The UK’s Article 50 letter gave some clues:

Thus the PM’s core idea:

But we also propose a bold and ambitious Free Trade Agreement between the United Kingdom and the European Union. This should be of greater scope and ambition than any such agreement before it so that it covers sectors crucial to our linked economies such as financial services and network industries. This will require detailed technical talks, but as the UK is an existing EU member state, both sides have regulatory frameworks and standards that already match.

In other words, something that looks pretty much like a new Single Market Plus, but wearing different legal trousers? Not unattractive if it can be pulled off – a model for future EU relations with eg Russia and Turkey too? Why, that might turn into something like Europe 2.0 haha.

We should therefore prioritise how we manage the evolution of our regulatory frameworks to maintain a fair and open trading environment, and how we resolve disputes.

In other words, not supreme European Court of Justice jurisdiction as per the Single Market. But, maybe, a way can be found to have the ECJ and UK judges closely cooperating on such things? Maybe not so different from what we have now in terms of likely outcomes and process, but done on a very different philosophical basis?

My sense (but I am not following it all closely and not talking to anyone who is) is that Theresa May can live with almost any outcome that gets rid of direct ECJ jurisdiction and allows the UK to present itself as having new ‘controls’ over the rights of EU citizens to live and work (and vote) in the UK. Note that it could be possible to agree some form of ’emergency brake’ migration controls but then not in fact apply them. In other words, in this and most areas keep much of what we have now, but wearing different legal trousers:

  • Nothing drastic changes in substance – result presented as a major change

One way or the other, we’ll have to wait a few months after the UK election to see how it all starts to shape up.

I would love to see a more reasoned analysis of Corbyn’s flaws … I guess this is just your dislike of reasonableness on display.

It takes a steely nerve to present Jeremy Corbyn as someone representing or articulating reasonableness, when every few minutes more examples emerge of his repellant sucking-up to virtually every anti-Western anti-liberal fanaticism down the decades, something that has not escaped his own Labour colleagues:

“It is almost unbelievable that any Labour MP would participate in a ceremony honouring a man involved in the vicious murder of innocent Israeli athletes … this appears to be part of a very disturbing pattern of behaviour”.

So it’s incontestable that Jeremy Corbyn who managed a mighty two Es at A-Level despite a privileged education is stuck in his own malignantly ignorant prep-school Marxism. He’s proud of it! But insofar as he tries now to justify his lifetime hanging out with IRA, Hamas and other terrorists, he does it by asserting that such contacts promote ‘dialogue’.

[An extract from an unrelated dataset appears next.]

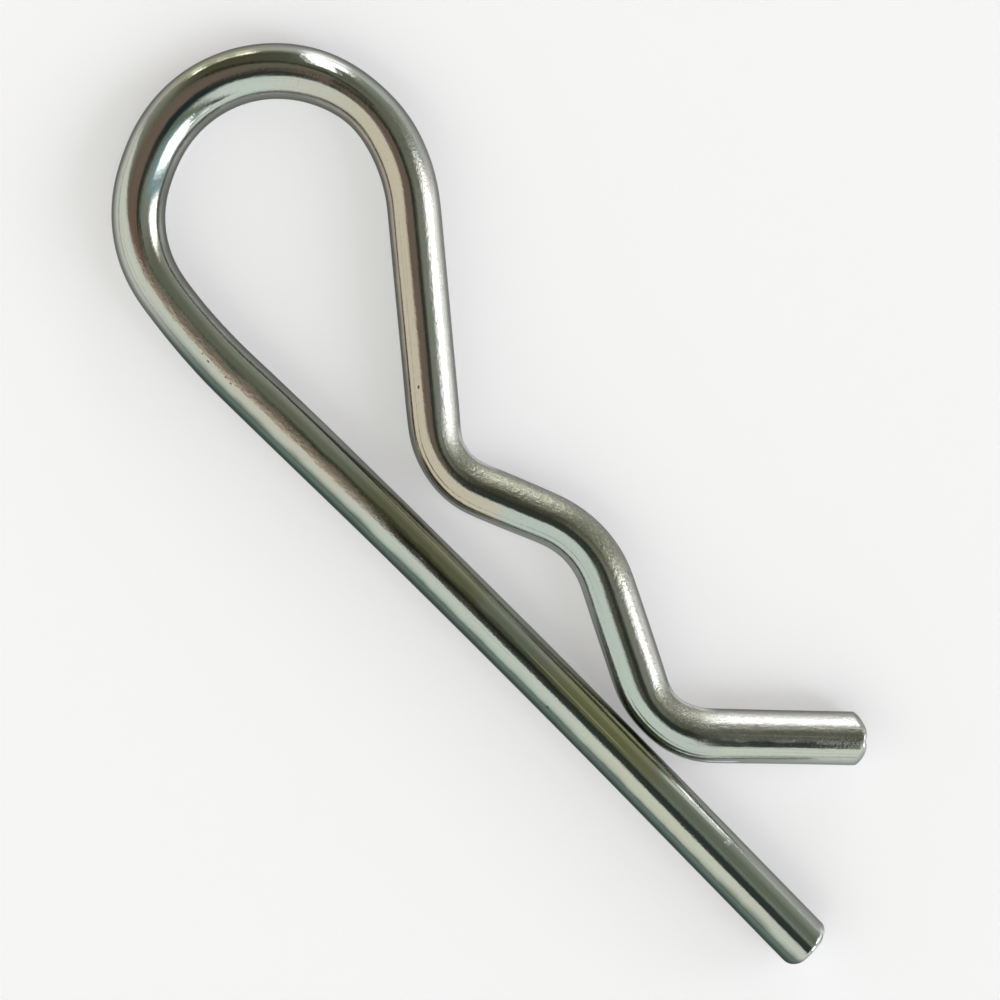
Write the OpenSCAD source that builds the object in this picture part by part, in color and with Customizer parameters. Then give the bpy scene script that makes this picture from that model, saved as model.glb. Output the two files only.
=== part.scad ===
// Hitch R clip: one length of sprung wire that locks a hitch shaft.
// The straight leg goes through the cross hole in the shaft. The waved arm snaps
// round the outside of the shaft, and its crown comes to sit over the shaft.
//
// The wire lies in the XY plane with its middle at Z = 0. The origin is where the
// shaft's axis crosses the leg, +X runs along the leg to its tip, and the arm is at +Y.
//
// The stretches are given in the order in which the wire runs, from the leg's tip to
// the tail. Every bend has the radius of the wire's centre line and a turn in degrees.

/* [Wire] */
// Diameter of the wire
wire_d = 4; // [3.6:0.1:4.2]
// Rounding of the edge at the leg's tip
tip_round = 1.2; // [0.3:0.1:1.6]
// Rounding of the edge at the tail's end
tail_round = 1.2; // [0.3:0.1:1.6]
// How much a tight bend draws the wire's radius down, and a slack one by half of it
draw_down = 0.1; // [0.08:0.01:0.14]
// Length over which a straight stretch thins towards a bend
taper_l = 1.5; // [0.5:0.1:1.8]

/* [Leg] */
// Straight stretch at the tip, which enters the shaft's hole first
tip_l = 16.1; // [10:0.1:18]
// Radius of the slight bow in the rest of the leg
bow_r = 1270; // [900:10:2400]
// Turn of that bow
bow_turn = 2; // [1.2:0.1:2.4]

/* [Loop] */
// Radius at which the leg begins to swell into the loop
lead_r = 46; // [30:1:60]
// Turn of that first stretch
lead_turn = 10.5; // [7:0.5:14]
// Radius of the loop's side
side_r = 9.6; // [8.5:0.1:11]
// Turn of the loop's side
side_turn = 51.5; // [48:0.5:56]
// Radius of the flatter place between two strokes of the bending tool
flat_r = 16; // [10:0.5:24]
// Turn of that flatter place
flat_turn = 9.5; // [6:0.5:14]
// Radius of the loop's top
top_r = 9.9; // [9:0.1:11]
// Turn of the loop's top
top_turn = 125.5; // [122:0.5:130]
// Radius at which the loop runs out into the arm
out_r = 13; // [10:0.5:18]
// Turn of that last stretch
out_turn = 24; // [20.5:0.5:28]

/* [Arm] */
// Clearance between the leg and the arm's low bend
arm_gap = 0.15; // [0.05:0.05:1]
// Radius of the neck, where the arm turns away from the leg
neck_r = 5.4; // [4:0.1:7]
// Turn of the neck
neck_turn = 62; // [56:0.5:66]
// Straight stretch that climbs from the neck to the crown
rise_l = 5.6; // [4:0.1:8]
// Radius of the crown, which sits over the shaft
crown_r = 7.7; // [5:0.1:9]
// Turn of the crown
crown_turn = 49; // [44:0.5:54]
// Straight stretch that falls from the crown to the low bend
fall_l = 8; // [6:0.1:10]
// Radius of the low bend, which closes on the leg
low_r = 5.6; // [4:0.1:7]
// Turn of the low bend
low_turn = 70.5; // [64:0.5:76]
// Straight tail, which the shaft pushes aside as the clip goes on
tail_l = 11.4; // [6:0.1:14]

/* [Hidden] */
wire_r = wire_d / 2;
// Steps of a full turn: round the wire, along a bend and along the leg's long bow
wire_fn = 48;
bend_fn = 180;
bow_fn = 3600;
// How far a bend reaches into its neighbours, and how much thinner it is than they are
// where they meet, so that they fuse soundly
reach = 0.05;
inset = 0.03;

// A stretch of wire is [length, radius, turn, loss of the wire's radius]. Its length is
// stated only where it is straight. Seen from above, a turn to the left is positive.
function straight(l) = [l, 0, 0, 0];
function bow(r, turn) = [0, r, turn, 0];
function slack(r, turn) = [0, r, turn, draw_down / 2];
function tight(r, turn) = [0, r, turn, draw_down];

// The wire's pose is [x, y, heading]. These give the centre of a bend that starts at a
// pose, the pose at the end of a stretch, and the pose at the end of a list of them.
function centre(p, s) = [p.x - sign(s[2]) * s[1] * sin(p.z), p.y + sign(s[2]) * s[1] * cos(p.z)];
function end_of(p, s) =
    let (c = centre(p, s), h = p.z + s[2], side = sign(s[2]))
    s[2] == 0
        ? [p.x + s[0] * cos(h), p.y + s[0] * sin(h), h]
        : [c.x + side * s[1] * sin(h), c.y - side * s[1] * cos(h), h];
function end_of_all(p, list, i = 0) = i == len(list) ? p : end_of_all(end_of(p, list[i]), list, i + 1);

loop = [
    slack(lead_r, -lead_turn),
    tight(side_r, -side_turn),
    slack(flat_r, -flat_turn),
    tight(top_r, -top_turn),
    slack(out_r, -out_turn)
];
neck = tight(neck_r, neck_turn);
crown = tight(crown_r, -crown_turn);
low = tight(low_r, low_turn);

// The straight between the loop and the neck is as long as it takes for the low bend to
// clear the leg by arm_gap: it moves the rest of the arm along the heading it has there.
bow_start = [0, 0, 180];
arm_start = end_of_all(bow_start, concat([bow(bow_r, bow_turn)], loop));
crown_start = end_of_all(arm_start, [neck, straight(rise_l)]);
low_start = end_of_all(crown_start, [crown, straight(fall_l)]);
arm_l = (wire_d + arm_gap + low_r - centre(low_start, low).y) / sin(arm_start.z);
// The shaft's axis is level with the crown's middle
shaft_x = centre(crown_start, crown).x + arm_l * cos(arm_start.z);

route = concat(
    [bow(bow_r, bow_turn)], loop, [straight(arm_l), neck, straight(rise_l), crown, straight(fall_l), low]
);

// A rod from the origin along +X, with the edge of its far end rounded
module rounded_rod(l, round) {
    face_r = wire_r - round;
    rotate([0, 90, 0]) rotate_extrude($fn = wire_fn) {
        square([wire_r, l - round]);
        translate([0, l - round]) square([face_r, round]);
        translate([face_r, l - round]) intersection() {
            circle(r = round, $fn = wire_fn);
            square(round);
        }
    }
}

// A bend to the left that starts at the origin along +X, and runs past both its ends
module left_bend(r, turn, section_r, past) {
    past_turn = past / r * 180 / PI;
    translate([0, r, 0]) rotate([0, 0, -90 - past_turn])
        rotate_extrude(angle = turn + 2 * past_turn, $fn = r > 100 ? bow_fn : bend_fn)
            translate([r, 0]) circle(r = section_r, $fn = wire_fn);
}

module bend(s) {
    past = s[3] > 0 ? reach : 0;
    mirror([0, s[2] < 0 ? 1 : 0, 0]) left_bend(s[1], abs(s[2]), wire_r - s[3], past);
}

// Widens from the section of a bend that has lost this much to the wire's own section
module taper(loss) {
    rotate([0, 90, 0]) cylinder(r1 = wire_r - loss + inset, r2 = wire_r, h = taper_l, $fn = wire_fn);
}

// A straight along +X between two bends that have lost loss_0 and loss_1
module straight_rod(l, loss_0, loss_1) {
    taper(loss_0);
    translate([taper_l, 0, 0]) rotate([0, 90, 0]) cylinder(r = wire_r, h = l - 2 * taper_l, $fn = wire_fn);
    translate([l, 0, 0]) rotate([0, 180, 0]) taper(loss_1);
}

// Moves its children to the end of a stretch
module after(s) {
    to_centre = [0, sign(s[2]) * s[1], 0];
    translate([s[0], 0, 0]) translate(to_centre) rotate([0, 0, s[2]]) translate(-to_centre) children();
}

// The wire from stretch i of the route on, and then the tail
module wire(i = 0) {
    if (i < len(route)) {
        if (route[i][0] > 0) straight_rod(route[i][0], route[i - 1][3], route[i + 1][3]);
        else bend(route[i]);
        after(route[i]) wire(i + 1);
    } else {
        taper(low[3]);
        translate([taper_l, 0, 0]) rounded_rod(tail_l - taper_l, tail_round);
    }
}

module r_clip() {
    color([0.66, 0.67, 0.63]) translate([-shaft_x, 0, 0]) {
        rounded_rod(tip_l, tip_round);
        rotate([0, 0, 180]) wire();
    }
}

r_clip();
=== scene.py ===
"""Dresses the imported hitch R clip: the bent wire with its worked sections and sheared ends, its zinc finish, and
a stage.

Lengths are in metres and angles in radians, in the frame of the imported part: the wire lies in the XY plane
with its middle at Z = 0, the leg runs along +X to its tip, and the waved arm is at +Y.
"""

import math

import bpy
import numpy as np
from mathutils import Matrix, Vector


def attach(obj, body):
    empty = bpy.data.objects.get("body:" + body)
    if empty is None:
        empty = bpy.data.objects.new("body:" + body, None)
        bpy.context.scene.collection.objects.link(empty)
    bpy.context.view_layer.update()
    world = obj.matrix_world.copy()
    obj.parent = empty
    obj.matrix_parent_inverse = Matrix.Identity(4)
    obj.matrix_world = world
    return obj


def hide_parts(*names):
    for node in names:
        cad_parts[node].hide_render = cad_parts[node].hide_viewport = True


bl_info = {
    "name": "Hitch R clip",
    "version": (1, 0, 0),
    "blender": (4, 5, 0),
    "location": "3D View > Sidebar > R clip",
    "description": "Bent spring wire with a zinc finish, and the stage it lies on",
    "category": "Add Mesh",
}

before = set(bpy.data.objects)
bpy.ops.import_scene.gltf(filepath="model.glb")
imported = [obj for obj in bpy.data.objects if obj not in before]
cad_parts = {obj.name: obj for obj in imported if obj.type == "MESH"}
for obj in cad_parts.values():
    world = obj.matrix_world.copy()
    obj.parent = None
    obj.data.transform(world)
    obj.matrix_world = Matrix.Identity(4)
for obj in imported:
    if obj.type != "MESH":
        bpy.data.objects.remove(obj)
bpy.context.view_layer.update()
NODE = "r_clip"
MM = 0.001
DEG = math.pi / 180

# ---------------------------------------------------------------------------------------------
# Sizes and colours that a user would change


def length(name, description, millimetres):
    size = millimetres * MM
    return bpy.props.FloatProperty(
        name=name, description=description, default=size, min=0.0, precision=5, unit="LENGTH"
    )


def turn(name, description, degrees):
    angle = degrees * DEG
    return bpy.props.FloatProperty(
        name=name, description=description, default=angle, min=0.0, precision=4, subtype="ANGLE"
    )


def colour(name, description, rgb):
    return bpy.props.FloatVectorProperty(
        name=name, description=description, default=rgb, size=3, min=0.0, max=1.0, subtype="COLOR"
    )


def share(name, description, value):
    return bpy.props.FloatProperty(
        name=name, description=description, default=value, min=0.0, soft_max=1.0
    )


class ClipWire(bpy.types.PropertyGroup):
    """The wire's route from the leg's tip to the tail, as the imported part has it"""

    wire_d: length("Wire", "Diameter of the wire", 4)
    tip_l: length("Tip", "Straight stretch at the leg's tip", 16.1)
    bow_r: length("Bow radius", "Radius of the slight bow in the leg", 1270)
    bow_turn: turn("Bow turn", "Turn of that bow", 2)
    lead_r: length("Lead radius", "Radius at which the leg swells into the loop", 46)
    lead_turn: turn("Lead turn", "Turn of that stretch", 10.5)
    side_r: length("Side radius", "Radius of the loop's side", 9.6)
    side_turn: turn("Side turn", "Turn of the loop's side", 51.5)
    flat_r: length("Flat radius", "Radius of the flatter place in the loop", 16)
    flat_turn: turn("Flat turn", "Turn of that flatter place", 9.5)
    top_r: length("Top radius", "Radius of the loop's top", 9.9)
    top_turn: turn("Top turn", "Turn of the loop's top", 125.5)
    out_r: length("Run-out radius", "Radius at which the loop runs out into the arm", 13)
    out_turn: turn("Run-out turn", "Turn of that stretch", 24)
    arm_gap: length("Arm gap", "Clearance between the leg and the arm's low bend", 0.15)
    neck_r: length("Neck radius", "Radius of the neck", 5.4)
    neck_turn: turn("Neck turn", "Turn of the neck", 62)
    rise_l: length("Rise", "Straight stretch from the neck to the crown", 5.6)
    crown_r: length("Top of arm radius", "Radius of the bend that comes to sit over the shaft", 7.7)
    crown_turn: turn("Top of arm turn", "Turn of that bend", 49)
    fall_l: length("Fall", "Straight stretch from there to the low bend", 8)
    low_r: length("Low bend radius", "Radius of the bend that closes on the leg", 5.6)
    low_turn: turn("Low bend turn", "Turn of that bend", 70.5)
    tail_l: length("Tail", "Straight stretch at the tail", 11.4)


class ClipFinish(bpy.types.PropertyGroup):
    """The zinc plate and what has tinted and marked it"""

    zinc: colour("Zinc", "Colour of the clean plate", (0.42, 0.43, 0.405))
    roughness: share("Roughness", "Roughness of the smooth stretches", 0.12)


class ClipStage(bpy.types.PropertyGroup):
    """The floor, the light and the camera"""

    floor: colour("Floor", "Colour of the floor", (0.775, 0.75, 0.815))
    floor_roughness: share("Floor roughness", "Roughness of the floor's sheen", 0.2)
    floor_glow: share("Floor glow", "What the floor adds to itself, so that it stands near white", 0.30)
    camera_height: length("Camera height", "Height of the camera over the wire's plane", 300)
    view_width: length("View width", "Width of the view at the wire's plane", 74.35)


# ---------------------------------------------------------------------------------------------
# The wire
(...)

This takes us to Corbyn’s propensity to be a good negotiator for Brexit or anything else. And the problem of Bad Leaders:

Offering positive inducements for good behaviour might in fact work, but it almost never happens. It opens the notorious diplomatic conundrum: should Bad Leaders be ‘rewarded’ for behaving less badly?  If they are rewarded, won’t they create more problems to get more ‘reward’ and win undeserved respectability as a problem-solver, as Serbia’s Slobodan Milošević did time and again? Yet if they aren’t rewarded, they have no positive incentive to cooperate.

‘Dialogue’ with the worst extremists/terrorists of the banal obsequiousness consistently exhibited by Corbyn effectively rewards violent extremism/terrorism, and discourages if not betrays moderates and moderation on all sides. This in itself gives away a key negotiation card for nothing. Extremists need legitimacy more than anything else. Make them pay to get it, in blood or political concessions.

It may turn out to be unavoidable to ignore extremists, to the point of bringing them into peace negotiations as ‘normal’ partners’. Why? Because their very extremism and viciousness means that no peace deal can work if they are not given a fat slice of the pie. Yet if the deal includes the worse gangsters responsible for many of the problems on the ground, how can it work? See Dayton and plenty of other examples.

So, in short, not only has Jeremy Corbyn no serious career record in negotiating anything at all, other than dullard wording of declarations put out by the sundry Marxist groupings at the end of a useless meeting, the evidence shows that he has no philosophical understanding of how to manage people with the most odious or intransigent opinions other than to agree with them. No-one can have the foggiest idea of how he would cope with senior EU negotiations. He has never set foot near one and knows nothing about them.

Theresa May by contrast knows how the EU and Whitehall work. She has served as Home Secretary for years, sitting through countless grinding EU sessions on the Justice and Home Affairs agenda after painstakingly working up UK positions across Whitehall. She also has had senior Conservative party roles, working away to craft positions and policies as between strongly diverging views. She knows well many of her EU interlocutors.

Conclusion?

It’s not enough to be polite and reasonable in any serious negotiation, let alone Brexit. That in fact counts for nothing much. It may even be a core weakness if it means that your instinct is to concede ground whenever the other side makes a sensible-sounding point.

You need to know what you want, understand the negotiating context, master the issues, know the people, grasp what’s at stake, be able to prioritise under intense pressure, have a strong nerve, be ready to say No, and have a sense when it’s time to say Yes.

Theresa May knows all this and has oodles of EU and wider international experience. But is she up to the challenge? We’ll have to see.

What we can say now is that Jeremy Corbyn would be utterly out of his depth: emotionally and intellectually unfit for purpose.